POSTED: 01:30 a.m. HST, Mar 12, 2011
We avoided the big tsunami, but Gov. Neil Abercrombie urged residents to stay out of danger zones until he gave "competent authorization" to return.
That could be a bit of a wait, so in the meantime we'll "flASHback" on the week's other news that amused and confused, starting with a Legislature that came at us in waves:
» The House mostly ignored Abercrombie's proposals in drafting its budget, but the governor said it's just variations on themes and represents "the legislative process at its best." That's true. They can't do their worst until they get on the same page.
» House members voted to prohibit public urination and defecation in Waikiki. Don't you feel special that they left your neighborhood open for business?
» With the Akaka Bill for federal recognition of native Hawaiians stalled in Congress, state senators passed a local version to put Hawaiians on the road to self-government. It pioneers a new political status called Sovereignty Light.

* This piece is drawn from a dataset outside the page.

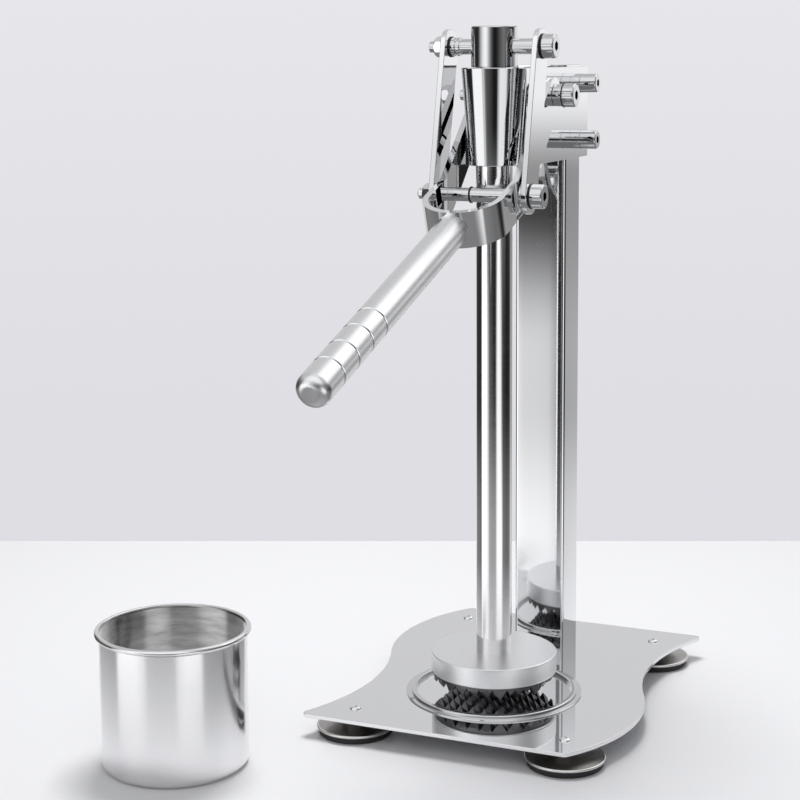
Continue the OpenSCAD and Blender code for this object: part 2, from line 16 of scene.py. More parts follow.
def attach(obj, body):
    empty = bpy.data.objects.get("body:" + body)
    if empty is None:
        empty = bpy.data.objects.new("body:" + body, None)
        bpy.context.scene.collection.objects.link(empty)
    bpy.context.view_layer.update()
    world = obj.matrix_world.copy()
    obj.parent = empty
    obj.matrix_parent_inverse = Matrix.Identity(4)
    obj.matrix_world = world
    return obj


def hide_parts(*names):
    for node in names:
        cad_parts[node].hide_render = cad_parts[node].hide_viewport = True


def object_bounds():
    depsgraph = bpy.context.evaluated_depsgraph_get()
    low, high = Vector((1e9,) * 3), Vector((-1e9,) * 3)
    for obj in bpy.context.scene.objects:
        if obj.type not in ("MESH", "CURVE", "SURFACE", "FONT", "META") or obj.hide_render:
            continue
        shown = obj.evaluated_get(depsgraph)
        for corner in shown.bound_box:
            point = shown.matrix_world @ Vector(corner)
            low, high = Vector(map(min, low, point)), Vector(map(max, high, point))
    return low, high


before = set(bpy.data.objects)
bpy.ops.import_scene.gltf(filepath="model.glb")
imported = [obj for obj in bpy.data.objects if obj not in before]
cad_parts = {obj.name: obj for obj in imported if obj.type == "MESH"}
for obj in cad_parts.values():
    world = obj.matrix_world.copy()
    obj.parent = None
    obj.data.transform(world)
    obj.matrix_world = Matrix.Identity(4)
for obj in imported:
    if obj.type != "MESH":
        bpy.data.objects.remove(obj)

» The House voted to extend a salary freeze on lawmakers for two years. Coming after a 36 percent pay raise, I'd say it's more of a little chill than a freeze.
» A measure moving through the Legislature would require each county's liquor commission to define dancing. They should just film Sen. Brickwood Galuteria explaining why his ethics bill allowed more freebies for legislators.
» The House approved a task force to study the feasibility of creating a state bank. Lawmakers hope to attract discerning customers who appreciate expert advice on mismanaging their finances.
» As silly as the idea might seem, Bank of Hawaii and First Hawaiian Bank must be getting nervous. How do you compete with a rival that provides overdraft protection from the Hurricane Relief Fund?
» State Land Director William Aila said he's still trying to figure out what kind of horse he is after Sen. Clayton Hee attacked him as more of a proud-cut gelding than a stallion. I'll bet you can guess what part of the horse he thinks Hee is.
» A national search by The New York Times found the happiest man in America right here in Hawaii. It was Mufi Hannemann after U.S. Sen. Daniel Akaka announced his retirement.
» While other public workers are being pressed to accept pay cuts to balance the budget, Honolulu Police Chief Louis Kealoha and Fire Chief Kenneth Silva are asking for raises of up to 22 percent. Who do they think they are, legislators?
And the quote of the week ... from Alvin Wong of Manoa, the real happiest man in America: "Have a sense of humor — especially about yourself. If you can't laugh at yourself, then you're going to have a hard life." It gets a little easier if you can laugh at others.